BookLife Review (11/23/19):
In this impressive and accessible work of scholarship, Kurth, professor emeritus of political science at Swarthmore, collects enlightening essays arguing that historic empire-building decisions—both successful and disastrous—shaped American foreign policy from the Revolutionary War to the present day. A theoretical overview of imperialist structures prepares the reader for analysis demonstrating how Protestant religious belief created an “American creed.” Kurth then explicates past military strategies and geopolitical events, examines how current strategies may enhance or impede the U.S.’s ability to accomplish its foreign policy goals, and thoughtfully extrapolates into the future. He makes connections that even dedicated readers of history will find both illuminating and applicable to current events.
The meticulously organized text and periodic references to previous talking points help the reader follow Kurth’s lines of reasoning. Readers new to the academic study of world events can easily parse Kurth’s ideas with the help of his strongly articulated theoretical framework. Kurth writes that the year 2001 ushered in “a long and trying period of descent and disintegration” from the peak of the triumph of the U.S. and its allies over Soviet Russia, and now sees that alliance system fracturing, heading toward “impending breakdown” both within the individual countries and in their alliances. The questions he then explores are what will replace this geopolitical system, and how the declining powers of the “Free World” will influence their successors. His essays provide an exceptional grounding in the whys and wherefores of American actions in relation to major powers such as Russia and China.
General readers will find some aspects difficult. Because the chapters were originally separate articles, primary concepts such as “the American way of war” are revisited in detail, which is an advantage for someone dipping into the book on different occasions but could prove irksome for some reading it straight through. The absence of maps is a challenge to readers interested in historical changes in boundary lines and areas of hegemonic influence. While not strictly necessary, such maps would be a bonus, particularly for a wider audience. Considered in terms of its arguments, however, this book has few flaws, and it would be a splendid gift for anyone seeking an in-depth look at the causes of current world tensions.

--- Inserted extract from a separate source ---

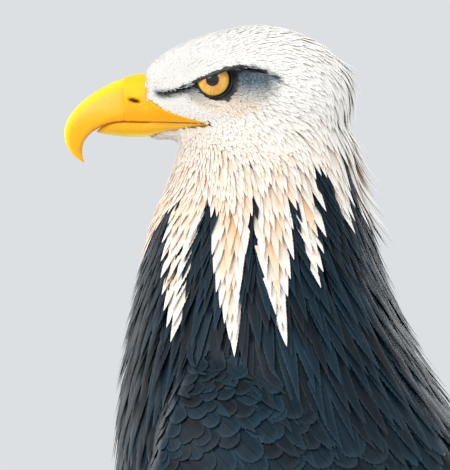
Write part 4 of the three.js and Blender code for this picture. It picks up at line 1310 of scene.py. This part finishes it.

Takeaway: This deep dive into American imperial urges and their consequences will enlighten anyone interested in historical or present-day geopolitics.
Great for fans of Andrew Bacevich, Alfred McCoy.
"When it comes to deciphering the mysteries of American statecraft, no one can hold a candle to James Kurth. The American Way of Empire is, therefore, cause for gratitude and great rejoicing."
—Andrew J. Bacevich, author of The Age of Illusions
James Kurth is Claude C. Smith Professor Emeritus of Political Science at Swarthmore College. A Stanford graduate who received his doctorate under Harvard’s Samuel P. Huntington, he has published over 120 articles and edited Orbis: A Journal of International Relations, as well as two books. He is a member of the Council on Foreign Relations, the Foreign Policy Research Institute, and Princeton’s Institute for Advanced Study. A decorated Navy veteran, he taught strategy at the U.S. Naval War College, was advisor to the Chief of Naval Operations Strategic Studies Group, and has been awarded the Department of the Navy Medal for Meritorious Civilian Service. A world-traveler who has visited more than 50 countries, he serves as an elder at Proclamation Presbyterian Church in Bryn Mawr, Pennsylvania.